After a short meeting of diplomats in Brussels, European Council President Donald Tusk tweeted that the EU's 27 other countries would accept "the UK's request for a Brexit flextension until 31 January, 2020." Under the terms of the "flextension," the U.K. can leave before Jan. 31 if the the both parliaments ratify a Brexit divorce agreement — either on Dec. 1 or Jan 1.

"It was a very short and efficient and constructive meeting and I am happy the decision has been taken," said Michel Barnier, the EU's chief Brexit negotiator.

European Council President Donald Tusk says the bloc has agreed to delay Brexit. (Jean-Francois Badias/The Associated Press)

"We should be leaving on Oct. 31," said Johnson spokesperson James Slack. "He did secure a great new deal, he set out a timetable that would have allowed the U.K. to leave on Oct. 31 with that deal — and Parliament blocked it."

Johnson took office in July vowing to "get Brexit done" after his predecessor, Theresa May, resigned in defeat. Parliament had rejected her divorce deal with the bloc three times, and the EU had delayed the U.K.'s scheduled March 29 departure, first to April, and then to October.

Johnson has faced similar political gridlock, as Parliament blocked his attempt to push through his Brexit deal before the October deadline and made him ask the EU for more time.

European officials, meanwhile, urged the U.K. not to waste the extra Brexit time.

German government spokesperson Steffen Seibert welcomed the Brexit delay, but cautioned the U.K. to "use the additional time productively."
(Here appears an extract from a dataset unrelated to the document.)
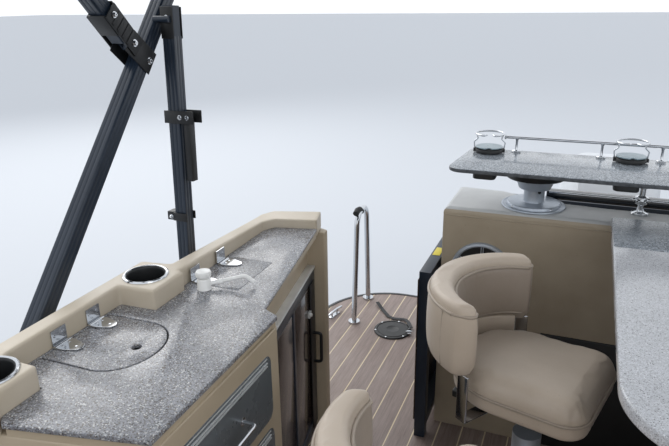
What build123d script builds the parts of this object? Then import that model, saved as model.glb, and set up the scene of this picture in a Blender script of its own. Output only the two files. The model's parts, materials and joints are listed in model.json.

France was initially reluctant to extend the Brexit deadline beyond Oct. 31, but European Affairs Minister Amelie de Montchalin said the prospect of a new election in the U.K. justified the new delay. Montchalin also said it was not too late to revoke Article 50 of the EU treaty and cancel Brexit — something that Johnson has vowed he will never do.

"The prime minister can pick up his phone and call Brussels to say: 'I stop everything,'" she said.